Balayı bitti mi?

Alaattin AKTAŞ EKO ANALİZ ala.aktas@gmail.com

Neredeyse tüm dünya, işsizlik sorununun hafiflemesini krizden çıkışın temel göstergesi sayıyor. Bu, çok doğru bir yaklaşım. Ekonominin temel amacı fertlerin refahını artırmak olduğuna, işsizlik de en büyük refah düşmanı sayıldığına göre, bu konudaki gelişme çok önemli. Ancak, işsizliğin bugünden yarına üstesinden gelinebilecek bir sorun olmadığını da herkes biliyor. Krizler işsizliği bir anda ortaya çıkarıyor; ne var ki, krizden çıkışın işsizliğe olan olumlu etkisi kısa sürede görülemiyor, bu yansıma aşamalı oluyor.

Tüm dünya bir süredir sanki bir rehavet içindeydi. İşler iyi gidiyor gibiydi. Üretimde görece yükselmeler vardı, ticaret sanki biraz canlanır gibi olmuştu. Reel ekonomide üç birimlik gelişme olurken, bunun hisse senedi piyasalarına neredeyse beş birim yansıdığı gözardı ediliyor, şişkinlik biraz da görülmek istenmiyordu. Bir balon şişiyordu yine.

Geçen hafta ABD ekonomisi üçüncü çeyrekte yüzde 3.5 büyüyünce, "Tamam işte" denildi, "Krizin geride kaldığının en önemli işareti de geldi, artık bundan sonra önemli bir sorun yaşanmaz". Bu olumlu hava, yarım gün bile sürmedi. Bu kez tüketimle ilgili gelen olumsuz veriler, havanın birden ters dönmesine yol açtı.

Aslında temel sorun başkaydı ve bu sorun henüz aşılmış değildi ki. Hani şu meşhur zehirli varlıklar sorunu. Amerikan finans sistemi halen bu sorunla boğuşmaktaydı. Hafta, yeni iflas haberleriyle açıldı.

Kriz geride kaldı mı, kalmadı mı? Bu tartışma yaşanırken, aslında gözden kaçan bir gerçek daha var. Kriz geride kalmışsa, herhalde bunun zamanını da üç aşağı beş yukarı verebilmek, o tarihte temel göstergelerin nasıl bir düzeyde bulunduğunu sıralayabilmek gerekir.

Başta ABD Başkanı Obama ve IMF Başkanı Strauss-Kahn olmak üzere bir anlamda dünya ekonomisine yön verenler krizin henüz bitmediği konusunda görüş bildiriyor ve rehavete kapılmanın tehlikesine dikkat çekiyor.

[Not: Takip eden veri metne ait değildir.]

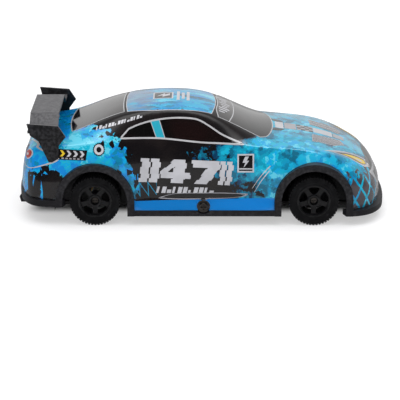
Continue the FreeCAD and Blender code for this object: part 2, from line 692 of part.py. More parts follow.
def chassis_tub():
    """Floor with side walls, gearbox walls, kingpin ears and mounting bosses."""
    low, thick, wall = s.floor_low, s.floor_thick, s.tub_wall
    top = low + thick
    body = new_body("tub")
    floor = sketch_on(body, "XY_Plane", low)
    wide, slim = s.waist_half, s.narrow_half
    rear, front = s.sill_rear + 4.4, s.sill_front - 3.0
    nose, tail = s.tub_front, s.tub_rear
    ear_rear, ear_front, ear = s.front_axle_x - 3.0, s.front_axle_x + 3.0, s.kingpin_half + 2.6
    tail_arch, nose_arch = tail + 0.1, nose - 7.5
    side = [(tail, 28), (tail_arch, 33), (tail_arch, slim), (rear, slim), (rear, wide), (front, wide),
            (front, slim), (ear_rear, slim), (ear_rear, ear), (ear_front, ear), (ear_front, slim),
            (nose_arch, slim), (nose_arch, 30), (nose, 24)]
    polygon(floor, side + [(x, -y) for x, y in reversed(side)])
    extrude(body, floor, thick)
    walls = sketch_on(body, "XY_Plane", top)
    for sign in (1, -1):
        rectangle(walls, (rear, front), sorted_pair(sign * wide, sign * (wide - wall)))
        rectangle(walls, (-70.0, -30.0), sorted_pair(sign * slim, sign * (slim - wall)))
    extrude(body, walls, s.wall_rise)
    tall = sketch_on(body, "XY_Plane", top)
    for sign in (1, -1):
        rectangle(tall, (-67.0, -30.6), sorted_pair(sign * slim, sign * (slim - wall)))
    extrude(body, tall, s.cover_rise)
    plate = sketch_on(body, "XY_Plane", top)
    rectangle(plate, (-67.0, -44.0), (s.motor_face + 0.2, s.motor_face + 1.5))
    extrude(body, plate, s.cover_rise - 2.4)
    posts = sketch_on(body, "XY_Plane", top)
    for sign in (1, -1):
        for x in (s.cover_screw_rear, s.cover_screw_front):
            rectangle(posts, (x - 1.8, x + 1.8), sorted_pair(sign * slim, sign * (slim - 4.0)))
    extrude(body, posts, s.cover_rise)
    return body


def sorted_pair(a, b):
    return (a, b) if float(a) < float(b) else (b, a)


def floor_top():
    return s.floor_low + s.floor_thick


def board_screws():
    """Places of the receiver board's screws in plan."""
    return [(x, sign * s.board_screw_half) for x in (s.board_screw_rear, s.board_screw_front)
            for sign in (1, -1)]


def cover_screws():
    """Places of the gearbox cover's screws in plan."""
    return [(x, sign * s.cover_screw_half) for x in (s.cover_screw_rear, s.cover_screw_front)
            for sign in (1, -1)]


def tub_bosses():
    """Solid features that stand on the floor of the tub."""
    top, front = floor_top(), s.front_axle_x
    screw_x, screw_z = s.side_screw_x, s.side_screw_z
    bosses = [box((door_screw_x() - 1.8, door_screw_x() + 2.6), (-12.0, 12.0), (top, top + 3.6))]
    bosses += [rod("Z", 2.2, (x, y, top), s.board_rise) for x, y in board_screws()]
    for sign in (1, -1):
        start = s.waist_half - 6.0 if sign > 0 else -s.waist_half
        bosses.append(rod("Y", 3.2, (screw_x, start, screw_z), 6.0))
        pillar = sorted_pair(sign * (s.bridge_screw_half - 2.0), sign * (s.bridge_screw_half + 2.0))
        bosses.append(box((front - 3.0, front + 3.0), pillar, (top, s.bridge_low - s.gap)))
        guide_rest = sorted_pair(sign * 16.0, sign * 19.6)
        bosses.append(box((47.8, 55.8), guide_rest, (top, s.rack_low - s.gap)))
        bosses.append(box((-80.0, -76.0), sorted_pair(sign * 4.0, sign * 20.0), (top, 20.0)))
        bosses.append(box((-51.0, -32.0), sorted_pair(sign * 12.0, sign * 14.0), (top, 7.3)))
    return bosses


def tub_details():
    """The tub with its bosses, and its bores, screw holes and openings."""
    low, top = s.floor_low, floor_top()
    screw_x, screw_z = s.side_screw_x, s.side_screw_z
    half = s.door_length * 0.5
    holes = [
        rod("Y", s.axle_radius + s.running_gap, (s.rear_axle_x, -30.0, s.axle_height), 60.0),
        rod("Y", s.pin_radius, (s.rear_axle_x + s.gear_step_x, s.motor_face, gear_z()), 14.0),
        rod("Y", 3.2, (motor_x(), 4.0, motor_z()), 8.0),
        box((s.door_middle - half, s.door_middle + half), (-s.door_half - s.gap, s.door_half + s.gap),
            (0.0, top + 0.01)),
        rod("Z", s.small_shank, (door_screw_x(), 0.0, 5.0), 5.4),
        box((-5.0, 3.0), (s.switch_y - 1.6, s.switch_y + 1.6), (0.0, 9.0)),
    ]
    holes += [rod("Z", s.pilot_radius, (x, y, 15.0), 12.0) for x, y in board_screws()]
    holes += [rod("Z", s.pilot_radius, (x, y, 14.0), 12.0) for x, y in cover_screws()]
    for sign in (1, -1):
        bush = s.narrow_half - s.bush_length if sign > 0 else -s.narrow_half - 0.1
        holes.append(rod("Y", s.bush_radius, (s.rear_axle_x, bush, s.axle_height), s.bush_length + 0.1))
        start = s.waist_half - 5.2 if sign > 0 else -s.waist_half - 0.2
        holes.append(rod("Y", s.large_shank, (screw_x, start, screw_z), 5.4))
        kingpin = (s.front_axle_x, sign * s.kingpin_half, low + 0.6)
        holes.append(rod("Z", s.kingpin_radius, kingpin, 4.0))
        holes.append(rod("Z", s.pilot_radius, (s.front_axle_x, sign * s.bridge_screw_half, 12.0), 12.0))
    return cut(fuse(chassis_tub(), *tub_bosses()), *holes)


def door_screw_x():
    return s.door_middle + s.door_length * 0.5 - 2.0


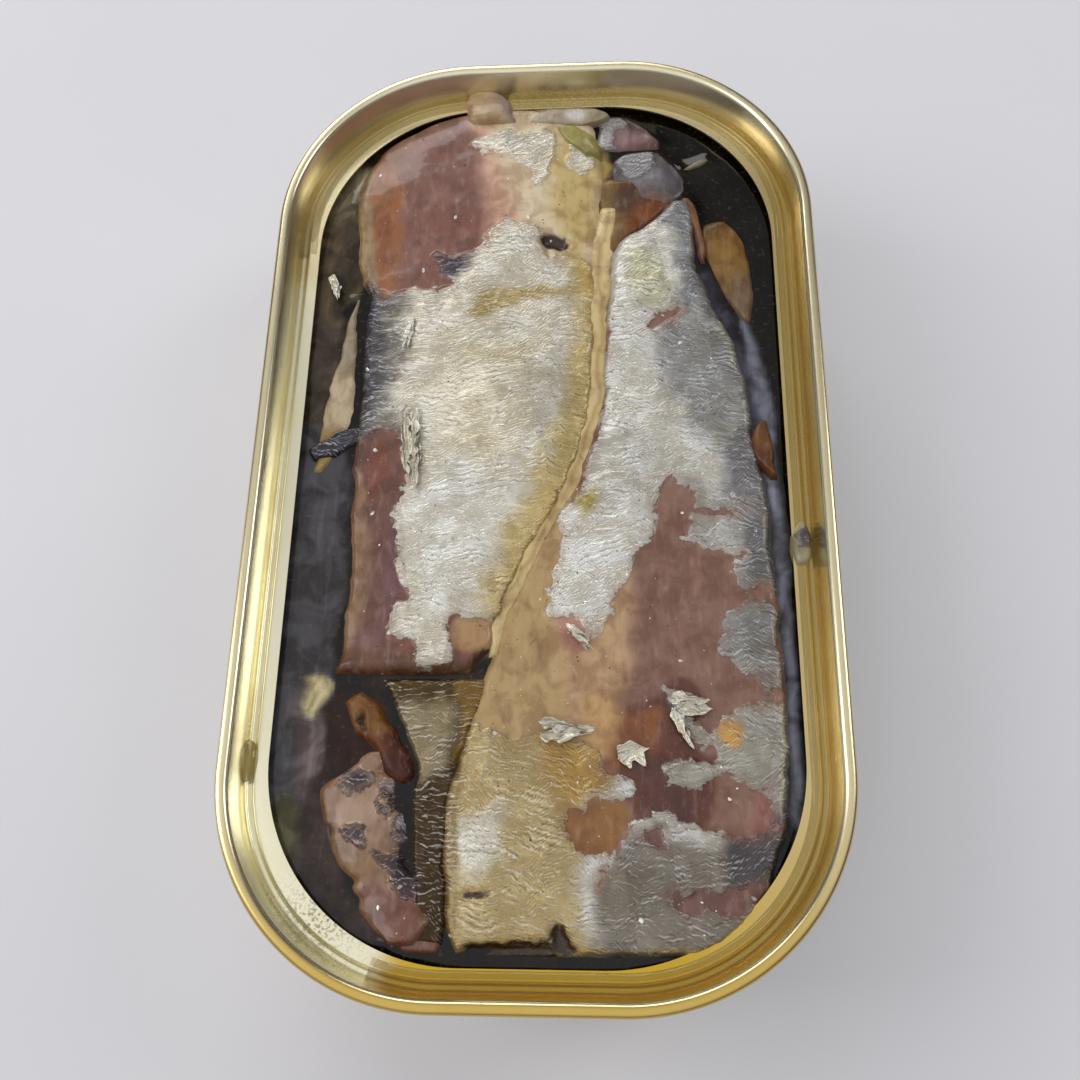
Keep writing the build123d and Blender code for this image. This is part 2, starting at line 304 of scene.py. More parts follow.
class Socket:
    """A shader value that takes part in Python expressions."""

    def __init__(self, shader: "Shader", link: bpy.types.NodeSocket) -> None:
        """Keep the output socket and the shader that it belongs to."""
        self.shader = shader
        self.link = link

    def _math(self, operation: str, *values: "Socket | float") -> "Socket":
        """Add a Math node on these values."""
        return self.shader.node("ShaderNodeMath", {"operation": operation}, dict(enumerate(values)))

    def __add__(self, other: "Socket | float") -> "Socket":
        """Sum."""
        return self._math("ADD", self, other)

    __radd__ = __add__

    def __mul__(self, other: "Socket | float") -> "Socket":
        """Product."""
        return self._math("MULTIPLY", self, other)

    __rmul__ = __mul__

    def __sub__(self, other: "Socket | float") -> "Socket":
        """Difference."""
        return self._math("SUBTRACT", self, other)

    def __rsub__(self, other: float) -> "Socket":
        """Difference from a plain number."""
        return self._math("SUBTRACT", other, self)

    def __truediv__(self, other: "Socket | float") -> "Socket":
        """Quotient."""
        return self._math("DIVIDE", self, other)

    def size(self) -> "Socket":
        """The number without its sign."""
        return self._math("ABSOLUTE", self)

    def sine(self) -> "Socket":
        """Sine of an angle in radians."""
        return self._math("SINE", self)

    def cosine(self) -> "Socket":
        """Cosine of an angle in radians."""
        return self._math("COSINE", self)

    def part(self, name: str) -> "Socket":
        """One axis of a vector or one channel of a colour."""
        kind = "ShaderNodeSeparateXYZ" if name in "XYZ" else "ShaderNodeSeparateColor"
        return self.shader.node(kind, None, {0: self}, name)

    def power(self, exponent: float) -> "Socket":
        """Raise to a power."""
        return self._math("POWER", self, exponent)

    def step(self, low: float, high: float) -> "Socket":
        """Rise from 0 at low to 1 at high, with soft ends."""
        settings = {"interpolation_type": "SMOOTHSTEP"}
        return self.shader.node("ShaderNodeMapRange", settings, {"Value": self, "From Min": low, "From Max": high})


class Shader:
    """Builds one material."""

    def __init__(self, name: str) -> None:
        """Start an empty node material."""
        self.material = bpy.data.materials.new(name)
        self.material.use_nodes = True
        self.nodes = self.material.node_tree.nodes
        self.links = self.material.node_tree.links
        self.nodes.clear()

    def node(self, kind: str, settings: dict | None = None, values: dict | None = None,
             output: str | int = 0) -> Socket:
        """Add a node.

        Args:
            kind: the node's type.
            settings: its settings, such as an operation, set first.
            values: values or links of its sockets, by name or number.
            output: which of its outputs to hand back.

        Returns:
            That output as a Socket.
        """
        node = self.nodes.new(kind)
        for key, value in (settings or {}).items():
            if key == "stops":
                self._stops(node, value)
            else:
                setattr(node, key, value)
        for key, value in (values or {}).items():
            if isinstance(value, Socket):
                self.links.new(value.link, node.inputs[key])
            elif isinstance(value, tuple) and len(value) == 3 and node.inputs[key].type == "RGBA":
                node.inputs[key].default_value = (*value, 1.0)
            else:
                node.inputs[key].default_value = value
        return Socket(self, node.outputs[output])

    @staticmethod
    def _stops(node: bpy.types.Node, stops: Sequence[tuple[float, Colour]]) -> None:
        """Set a colour ramp's stops."""
        elements = node.color_ramp.elements
        while len(elements) < len(stops):
            elements.new(1.0)
        for element, (place, colour) in zip(elements, stops):
            element.position = place
            element.color = (*colour, 1.0)

    def place(self, scale: tuple[float, float, float] = (1, 1, 1), turn: float = 0.0) -> Socket:
        """Object coordinates, stretched and turned about the vertical."""
        coordinates = self.node("ShaderNodeTexCoord", output="Object")
        values = {"Vector": coordinates, "Scale": scale, "Rotation": (0.0, 0.0, math.radians(turn))}
        return self.node("ShaderNodeMapping", None, values)

    def noise(self, size: float, detail: float = 3.0, stretch: tuple[float, float, float] = (1, 1, 1),
              turn: float = 0.0, warp: float = 0.0) -> Socket:
        """Noise from 0 to 1 with features of a size in millimetres."""
        values = {"Vector": self.place(stretch, turn), "Scale": 1 / (size * MM), "Detail": detail, "Distortion": warp}
        return self.node("ShaderNodeTexNoise", {"noise_dimensions": "3D"}, values)

    def mix(self, share: "Socket | float", first: "Socket | Colour", second: "Socket | Colour",
            blend: str = "MIX") -> Socket:
        """Mix two colours."""
        node = self.nodes.new("ShaderNodeMix")
        node.data_type = "RGBA"
        node.blend_type = blend
        node.clamp_factor = True
        for number, value in ((0, share), (6, first), (7, second)):
            if isinstance(value, Socket):
                self.links.new(value.link, node.inputs[number])
            elif number == 0:
                node.inputs[number].default_value = value
            else:
                node.inputs[number].default_value = (*value, 1.0)
        return Socket(self, node.outputs[2])

    def tint(self, name: str) -> Socket:
        """A colour stored on the surface."""
        return self.node("ShaderNodeAttribute", {"attribute_name": name}, output="Color")

    def number(self, name: str) -> Socket:
        """A number stored on the surface."""
        return self.node("ShaderNodeAttribute", {"attribute_name": name}, output="Fac")

    def bump(self, height: Socket, depth: float, strength: float = 1.0, under: Socket | None = None) -> Socket:
        """Turn a height from 0 to 1 into a normal; depth is in millimetres."""
        values = {"Height": height, "Distance": depth * MM, "Strength": strength}
        if under is not None:
            values["Normal"] = under
        return self.node("ShaderNodeBump", None, values)

    def finish(self, values: dict) -> bpy.types.Material:
        """Add the Principled shader with these values and hand back the material."""
        surface = self.node("ShaderNodeBsdfPrincipled", None, values)
        output = self.nodes.new("ShaderNodeOutputMaterial")
        self.links.new(surface.link, output.inputs["Surface"])
        return self.material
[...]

Son olarak IMF Başkanı Strauss-Kahn, ekonomilerde çift dip, yani artık klasikleşen ifadeyle W yaşanmaması için ekonomik destek programlarının, işsizlik düşene kadar en az 10-12 ay daha devam etmesi gerektiğini söyledi.  

Küresel krizi geride bırakmanın nihai ölçüsü işsizliğin azalması, tamam; peki krizden çıkış sürecini başlatacak olan ne? Gerek dünyada, gerek Türkiye'de ne olacak da artık ekonomik krizin geride kalmakta olduğunu düşünebilecek ve umabileceğiz? Bu sorunun tek bir yanıtı var; güven. 

Şimdi temel sorun, güven eksikliği. Bu yüzden harcamalar olabildiğince kısılıyor. İnsanları para harcamaya yöneltebilecek gelişmeler sağlanmadan ekonomideki daralmayı aşabilmek ne bizde mümkün, ne en gelişmiş ekonomilerde. Temel sorunumuz, yarın bugünkünden daha iyi olamayız endişesi.

Tüm dünya olarak sanki bu güveni biraz biraz bulur gibi olmuştuk ki, tablo birden yine tersine döndü. Sandık ki hisse senedi piyasalarındaki gelişme, ekonominin gerçek durumunu gösteriyor. Dedik ya, reel ekonomi üç gelişirken, bunun hisse senedi piyasalarına yansıması beş oldu. Şimdi bu fark, geri veriliyor. Bu süreç bir süre daha devam ederse şaşmamak gerek.

Bizi zor günler bekliyor. Hisse senedi piyasamızda fiyatlar biraz olması gerekenden fazla artmıştı, şimdi geri çekilme yaşanıyor. Faizimiz belki normal düzeye inmişti, ama bize özgü koşullar yüzünden artık düşüşte sınıra geldik, artık artış dönemi bizi bekliyor ve bu durum başta Hazine'yi de, bankaları da, reel sektörü de olumsuz etkileyecek bir görüntü çiziyor. İşler çatallaşıyor, sanki balayı günleri geride kalıyor.